If I understood the documentation correctly, this has per-user
resource management, which guarantees that at least the system won't
run out of memory. Good. The act of sending a message transfers the
resource to the receiver end. Fine.

However, the usual problem ends up being that a bad user can basically
DoS a system agent, especially since for obvious performance reasons
the send/receive has to be asynchronous.

So the usual DoS model is that some user just sends a lot of messages
to a system agent, filling up the system agent resource quota, and
basically killing the system.

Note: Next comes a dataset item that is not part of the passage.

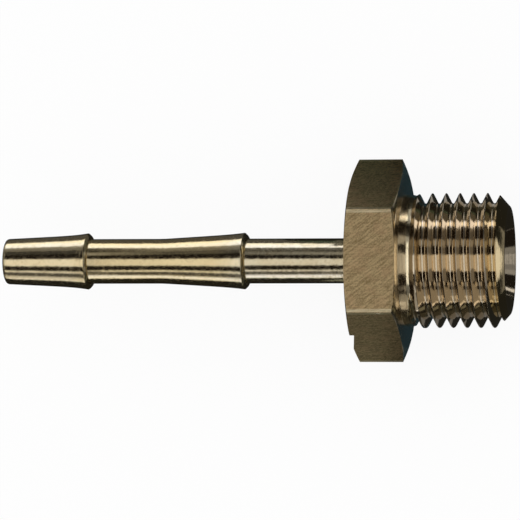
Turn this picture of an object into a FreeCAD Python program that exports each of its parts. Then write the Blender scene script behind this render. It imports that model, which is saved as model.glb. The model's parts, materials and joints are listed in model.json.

No, it didn't run out of memory, but the
system agent may not be able to do anything more, since it is now out
of resources.

Keeping the resource management with the sender doesn't solve the
problem, it just reverses it: now the attack will be to send a lot of
queries to the system agent, but then just refuse to listen to the
replies - again causing the system agent to run out of resources.

Usually the way this is resolved this is by forcing a
"request-and-reply" resource management model, where the person who
sends out a request is not only the one who is accounted for the
request, but also accounted for the reply buffer. That way the system
agent never runs out of resources, because it's always the requesting
party that has its resources accounted, never the system agent.

You may well have solved this, but can you describe what the solution
is without forcing people to read the code and try to analyze it?